Yes, that “stinging” in the name is off-putting, and rightly so. Grab a clump of stinging nettle leaves and stems in your bare hands and you’ll feel like you’ve been stung by a horde of angry ants or bees. That’s because the plant is covered with short, hollow hairs that are poised like miniature hypodermic needles. Their swollen bases are filled with formic acid, the same stuff that causes the pain of ant and bee stings. Even accidentally brushing against the plant is enough to inflict stings, and the pain could last a whole day.
Stinging nettle does not seem like the kind of plant anyone would want to harvest, let alone put into their mouth. But putting on gloves takes care of the harvesting problem. And cooking or drying the plant removes the sting for eating.
There are good reasons to go to the trouble of eating stinging nettles, beyond wanting to remove it from your garden. Stinging nettle is a healthful weed, or, shall we now say, healthful “vegetable.” It’s high in vitamins A and C, and in the minerals calcium and iron.

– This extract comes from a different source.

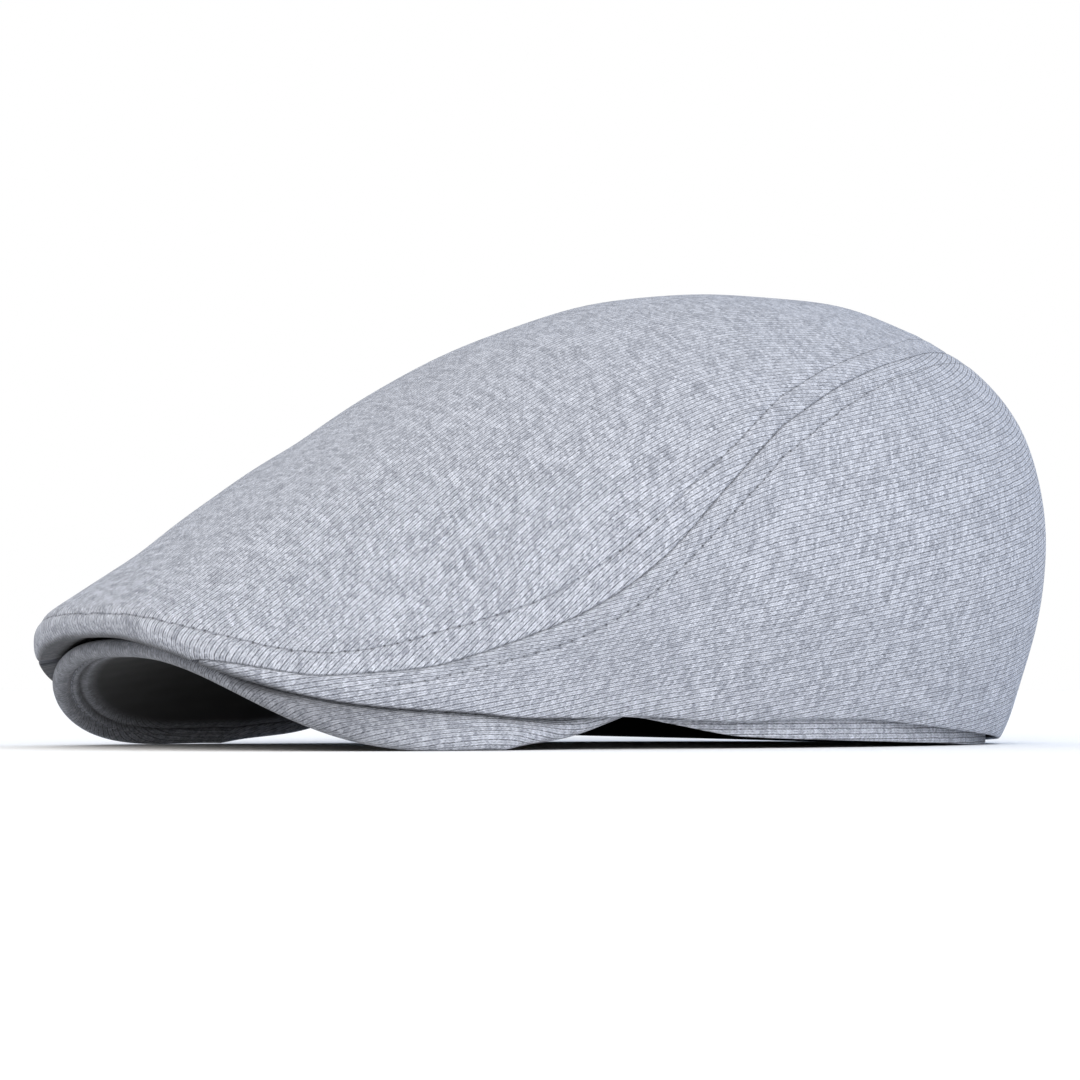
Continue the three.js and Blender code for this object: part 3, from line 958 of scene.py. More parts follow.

Stinging nettle also has a number of medicinal properties, including some anti-bacterial and anti-cancer properties. Poultices of nettle tea are said to soothe aching joints, and nettle has been used to treat urinary problems and offer some relief from hay fever.
Probably the most famous medicinal use of stinging nettle is for treating arthritis. The stinging seems to stimulate blood flow to afflicted areas when locally applied. (Interestingly, bee stings have also been used to treat arthritis.)
I’m not suggesting choking down stinging nettle as famine food or as medicine; the stuff also tastes good. I’ve enjoyed it as a tea and as cooked greens, the latter in the same way as spinach. If you aspire to loftier culinary heights, borrow some dishes from around the world: nettle beer from Britain or, from Ireland, nettle cream soup, which also calls for leeks, milk, butter and, of course, oatmeal. The best season to harvest nettles is now, in spring, when the shoots and leaves are young and tender.
If you don’t know the plant, you probably don’t want to discover it by accidentally brushing up against it. So here’s what to look for: a stem 4 to 6 feet high with pointed, somewhat heart-shaped, toothed leaves directly opposite each other at each node along the stem. The leaves are smooth on their upper sides, their stinging hairs on the undersides. The flowers and the seeds that follow are both small, and appear in branched clusters that emerge where leaves join the stem.
Don’t flog yourself too much for letting this weed find its way into your garden. You’re a good gardener. Stinging nettle is a weed of damp, rich soils. Now, if only I could find some use for creeping Charlie and quackgrass, two other weeds of damp, nutrient rich soils.